When an older couple in Florida considers a subsequent marriage, a prenuptial agreement or ‘prenup” should be given serious consideration. For those who have accumulated substantial assets prior to the marriage, a prenup can be a versatile tool when considering financial matters.
A prenuptial agreement is a written agreement made prior to marriage between a couple in contemplation of marriage. It considers the present income and assets of the parties and determines how the assets should be divided in the event of divorce. The normal prenup considers separate property, or property that was brought into the marriage or received through inheritance or gift. In some instances, the document may consider marital property.
If one party has substantial assets and the other does not, a prenup discussion can determine how those assets will be consumed during the marriage. For instance, the parties may agree that a percentage of retirement assets be used for living expenses during the marriage.

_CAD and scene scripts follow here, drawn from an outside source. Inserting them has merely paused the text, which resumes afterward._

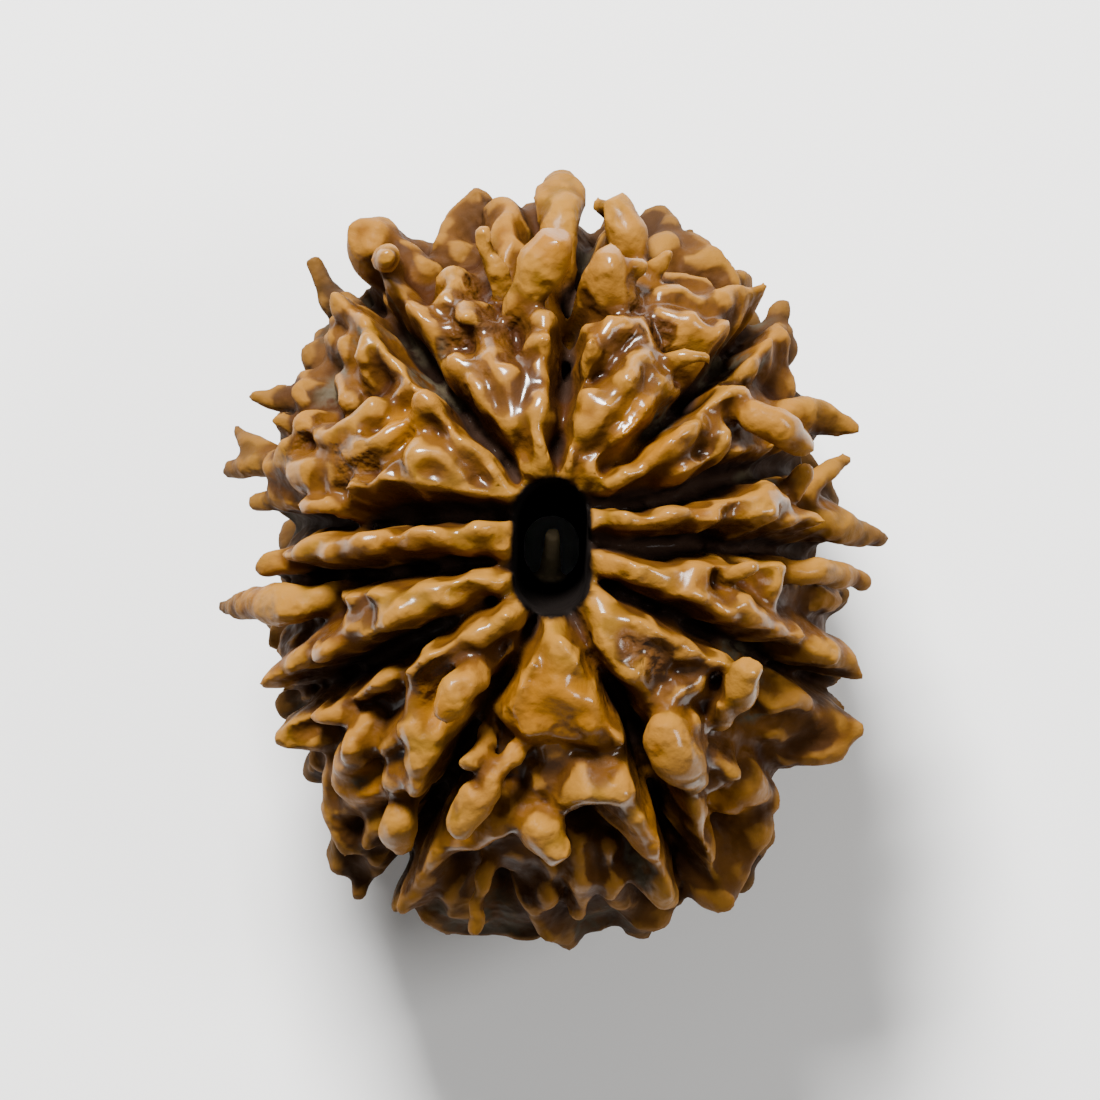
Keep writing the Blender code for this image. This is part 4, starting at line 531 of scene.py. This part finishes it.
def moved_to_lobe(x, y, turn):
    """The place that (x, y) takes when its lobe's form is repeated some lobes further round."""
    count = len(CLEFTS)
    radius = math.hypot(x, y)
    here = cleft_angles(radius)
    angle = here[0] + (math.atan2(y, x) - here[0]) % math.tau
    edges = np.append(here, here[0] + math.tau)
    lobe = int(np.clip(np.searchsorted(edges, angle) - 1, 0, count - 1))
    share = (angle - edges[lobe]) / (edges[lobe + 1] - edges[lobe])
    new_lobe = (lobe + turn) % count
    new_radius = radius
    for _ in range(3):
        there = cleft_angles(new_radius)
        edges = np.append(there, there[0] + math.tau)
        new_angle = edges[new_lobe] + share * (edges[new_lobe + 1] - edges[new_lobe])
        new_radius = radius * rim_radius(new_angle) / rim_radius(angle)
    return new_radius * math.cos(new_angle), new_radius * math.sin(new_angle)


def station(x, y, lift, side):
    """The direction from the stone's middle to (x, y) on its upper or lower side, and the lift.

    A station beyond the rim is lifted until the rim reaches it.
    """
    x, y = x + HOLE_X, y + HOLE_Y
    while math.hypot(x / (CORE_X + lift), y / (CORE_Y + lift)) > 1:
        lift += RIM_STEP
    across, along = x / (CORE_X + lift), y / (CORE_Y + lift)
    up = math.sqrt(1 - across**2 - along**2)
    return np.array((across, along, side * up)), lift


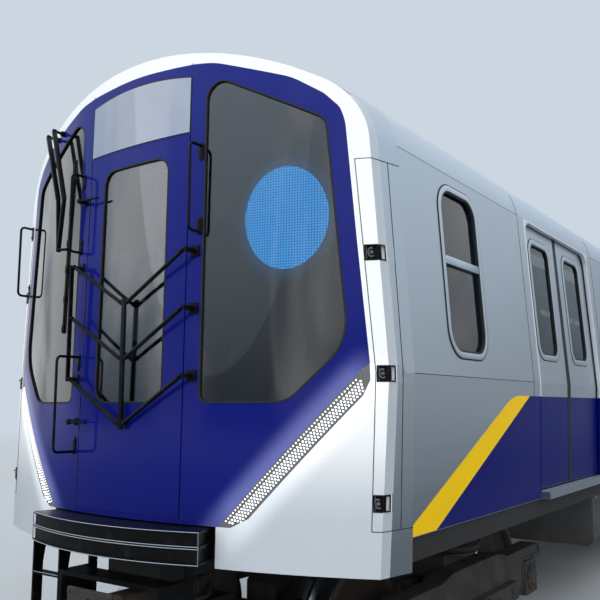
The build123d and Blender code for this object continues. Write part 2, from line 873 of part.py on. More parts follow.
def wheelset():
    """Axle and two flanged wheels, turned about the X axis at the middle of the car."""
    flange = wheel_radius + flange_depth
    profile = [
        (0, 0), (0, axle_radius), (wheel_back, axle_radius), (wheel_back, flange),
        (wheel_back + 36, wheel_radius), (wheel_front, wheel_radius), (wheel_front, journal_radius),
        (journal_end, journal_radius), (journal_end, 0),
    ]
    half = revolve(outline(profile), axis=Axis.X, revolution_arc=360)
    return Pos(0, 0, wheel_radius) * (half + mirrored(half))


def truck_frame():
    """Two side frames, a transom, springs and motors, round the truck's own centre."""
    # Distance from the truck's middle, and height above the axles
    half = [
        (0, 268), (380, 268), (560, 228), (1230, 228), (1280, 178), (1280, 143),
        (892, 143), (892, -12), (800, -92), (0, -92),
    ]
    points = half + [(-y, z) for y, z in reversed(half) if y > 0]
    side = outline([(y, wheel_radius + z) for y, z in points])
    frame = across(side, side_frame_in, side_frame_out)
    frame += mirrored(frame)
    frame += block(-side_frame_in, side_frame_in, -transom_half, transom_half, transom_bottom, transom_top)
    spring = bolster_bottom - pin_gap - transom_top
    for x in (-880, 880):
        frame += Pos(x, 0, transom_top + spring / 2) * Cylinder(spring_radius, spring)
    frame -= Pos(0, 0, transom_top) * Cylinder(centre_pin + pin_gap, far / 10)
    for end in (-1, 1):
        motor = block(-310, 310, end * 320, end * 720, wheel_radius - 200, wheel_radius + 200)
        frame += chamfer(motor.edges().filter_by(Axis.X), 90)
        frame += block(-60, 60, end * 200, end * 400, wheel_radius + 88, wheel_radius + 188)
    for side in (-1, 1):
        shoe_beam = (side * side_frame_out, side * (side_frame_out + 60))
        frame += block(*shoe_beam, -620, 620, wheel_radius - 72, wheel_radius + 48)
    return frame


def axle_boxes():
    """Four bearing boxes, open below, with their rubber springs under the side frames."""
    boxes = []
    bore = journal_radius + seat_gap
    for x_side in (-1, 1):
        for end in (-1, 1):
            y = end * axle_spacing / 2
            x = (x_side * (journal_start + 10), x_side * (journal_end + 80))
            box = block(*x, y - 125, y + 125, wheel_radius - 122, transom_bottom)
            frame = (x_side * side_frame_in, x_side * side_frame_out)
            box += block(*frame, y - 60, y + 60, transom_bottom, pedestal_height - seat_gap)
            room = (x_side * journal_start, x_side * (journal_end + 5))
            box -= across(Pos(y, wheel_radius) * Circle(bore), *sorted(room))
            box -= block(*room, y - bore, y + bore, 0, wheel_radius)
            boxes.append(box)
    return boxes


def coupler(end):
    """Shank, head and face plate, pivoted on an upright pin."""
    z = coupler_height
    head = end * (coupler_pivot + 660)
    coupling = block(-70, 70, end * (coupler_pivot - 60), head, z - shank_half, z + shank_half)
    coupling += block(-170, 170, head, end * half_length, z - coupler_head_half, z + coupler_head_half)
    front_edges = coupling.edges().filter_by(Axis.Z).group_by(Axis.Y)[0 if end < 0 else -1]
    coupling = chamfer(front_edges, 30)
    return coupling - Pos(0, end * coupler_pivot, z) * Cylinder(coupler_pin + pin_gap, 300)


def underfloor_cases():
    """Equipment cases hung from the cross-members."""
    cases = []
    # Middle along the car, length, side, inner edge and bottom height
    table = [
        (-3700, 1500, 1, 250, 480),
        (-1500, 2300, 1, 250, 420),
        (1300, 2200, 1, 400, 520),
        (3800, 1700, 1, 250, 450),
        (-3500, 1900, -1, 250, 450),
        (-900, 2200, -1, 350, 500),
        (1700, 1900, -1, 250, 430),
        (3900, 1500, -1, 250, 480),
    ]
    for y, length, side, inner, bottom in table:
        x = (side * inner, side * (waist_half - 260))
        case = block(*x, y - length / 2, y + length / 2, bottom, underframe_bottom)
        lower = case.edges().filter_by(Axis.Y).group_by(Axis.Z)[0]
        cases.append(chamfer(lower, 40))
    return cases


def write(name, shape):
    """Lift a node off the rail head and store it."""
    solids = shape if isinstance(shape, list) else [shape]
    lifted = []
    for item in solids:
        lifted += [Pos(0, 0, flange_depth) * solid for solid in item.solids()]
    export_step(Compound(children=lifted) if len(lifted) > 1 else lifted[0], f"parts/{name}.step")


def main():
    left = side_panels()
    write("side_panels_left", left)
    write("side_panels_right", [mirrored(panel) for panel in left])
    single = [
        floor_frame, cant_rails, roof, ceiling, ceiling_lights, cab_shell, front_mask, front_glass,
        light_strips, corner_brackets, body_glass, rear_end_wall, cab_partition, driver_console, driver_seat,
        benches, stanchions, underfloor_cases, anticlimbers, end_steps, grab_handles, door_latches, wiper,
        gate_brackets, front_door, front_door_glass, rear_door, cab_door,
    ]
    for piece in single:
        write(piece.__name__, piece())
    for number, y in enumerate(door_centres, start=1):
        for end, word in ((-1, "front"), (1, "rear")):
            leaf = door_leaf(y, end)
            write(f"left_door_{number}_{word}", leaf)
            write(f"right_door_{number}_{word}", mirrored(leaf))
    for level, word in zip(gate_levels, ("upper", "middle", "lower")):
        write(f"gate_arms_{word}", gate_arms(level))
    write("gate_post", gate_centre_post())
    frame = truck_frame()
    boxes = axle_boxes()
    wheels = wheelset()
    for end, word in ((-1, "front"), (1, "rear")):
        centre = Pos(0, end * truck_offset, 0)
        write(f"truck_frame_{word}", centre * frame)
        write(f"axle_boxes_{word}", [centre * box for box in boxes])
        for axle, number in ((-1, 1), (1, 2)):
            write(f"wheelset_{word}_{number}", centre * Pos(0, axle * axle_spacing / 2, 0) * wheels)
        write(f"coupler_{word}", coupler(end))


main()
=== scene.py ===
import math
from functools import cache

import bpy
from bpy.props import FloatProperty, FloatVectorProperty, IntProperty, PointerProperty
from mathutils import Matrix, Vector


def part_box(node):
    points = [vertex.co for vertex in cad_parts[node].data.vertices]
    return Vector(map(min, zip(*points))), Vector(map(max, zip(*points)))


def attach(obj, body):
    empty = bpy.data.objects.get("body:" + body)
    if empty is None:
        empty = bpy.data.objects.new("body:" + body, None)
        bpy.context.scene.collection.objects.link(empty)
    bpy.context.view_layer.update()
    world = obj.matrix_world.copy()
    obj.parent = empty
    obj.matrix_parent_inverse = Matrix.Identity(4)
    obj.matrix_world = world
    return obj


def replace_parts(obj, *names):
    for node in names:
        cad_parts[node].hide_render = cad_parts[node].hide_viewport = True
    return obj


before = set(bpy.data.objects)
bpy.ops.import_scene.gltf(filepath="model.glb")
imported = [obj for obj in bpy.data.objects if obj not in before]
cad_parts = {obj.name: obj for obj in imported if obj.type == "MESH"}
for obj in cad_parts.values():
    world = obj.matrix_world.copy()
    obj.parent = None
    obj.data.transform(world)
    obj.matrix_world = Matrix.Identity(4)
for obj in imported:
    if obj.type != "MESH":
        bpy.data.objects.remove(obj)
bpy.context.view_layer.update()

bl_info = {
    "name": "Metro cab car finish",
    "version": (1, 0, 0),
    "blender": (4, 5, 0),
    "location": "3D View > Sidebar > Metro car",
    "description": "Finishes, fittings and livery of a metro cab car, built round its packed frame",
    "category": "Object",
}

# Places taken over from the frame, in metres. The wheels' flanges stand on zero.
RAIL = 0.028
NOSE_RADIUS = 3.25
NOSE_LEAN = math.tan(math.radians(0.8))
NOSE_FOOT = 1.157 + RAIL
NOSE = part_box("front_door")[0].y
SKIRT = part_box("side_panels_left")[0].z
WAIST = 1.907 + RAIL
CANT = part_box("side_panels_left")[1].z
WAIST_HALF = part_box("side_panels_left")[1].x
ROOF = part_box("roof")[1].z
ROOF_RADIUS = 2.33
SHOULDER_RADIUS = 0.4
SLOPE_LOW = 0.030 / (WAIST - SKIRT)
SLOPE_HIGH = 0.075 / (CANT - WAIST)
CAB_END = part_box("side_panels_left")[0].y
BODY_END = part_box("rear_end_wall")[1].y
STRIP_START = Vector((0.632, 0, NOSE_FOOT))
STRIP_ALONG = Vector((0.675, 0, 0.738))
STRIP_INWARD = Vector((0.738, 0, -0.675))
CAB_TAPER = 0.135 / 0.6
STRIP_HALF = 0.410
FLOOR_TOP = 1.165 + RAIL
DOOR_HALF = 0.81
WHEEL_RADIUS = 0.432
AXLE_BASE = 1.041
DOORS = [
    (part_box(f"left_door_{n}_front")[1].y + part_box(f"left_door_{n}_rear")[0].y) / 2
    for n in (1, 2, 3, 4)
]
SIDES = (("left", 1), ("right", -1))


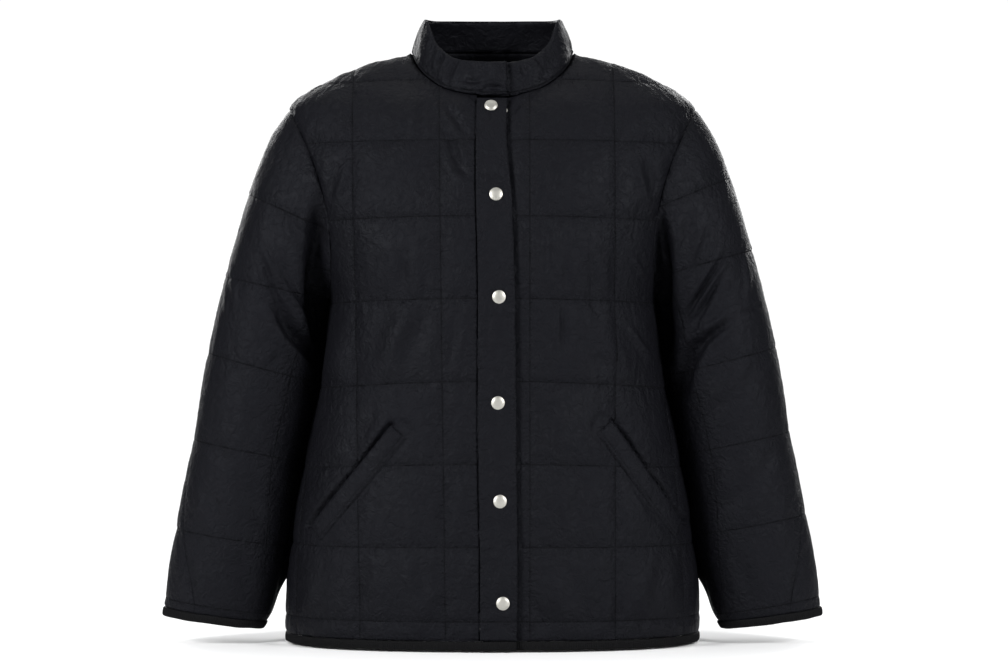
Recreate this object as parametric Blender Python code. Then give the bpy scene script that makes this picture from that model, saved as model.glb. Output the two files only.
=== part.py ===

Since many older partners have children of a prior relationship, the prenup can be used as an estate planning tool to consider inheritances and which property will be distributed to children on an inter vivos basis.
The prenup may also consider care and treatment options in the event of infirmity. It may define which assets are to be used first to pay for care and treatment expenses. Finally, a prenup can specify the method of dispute resolution in the event the marriage fails. Like many other contracts, a prenup can contain an arbitration clause.
Laws on prenuptial agreements can be complex, so a domestic law attorney may help couples to consider options and have the agreement reduced to writing. Questions should be asked of the attorney, concerns should be expressed, and various scenarios should be discussed to ensure that the partners are in agreement.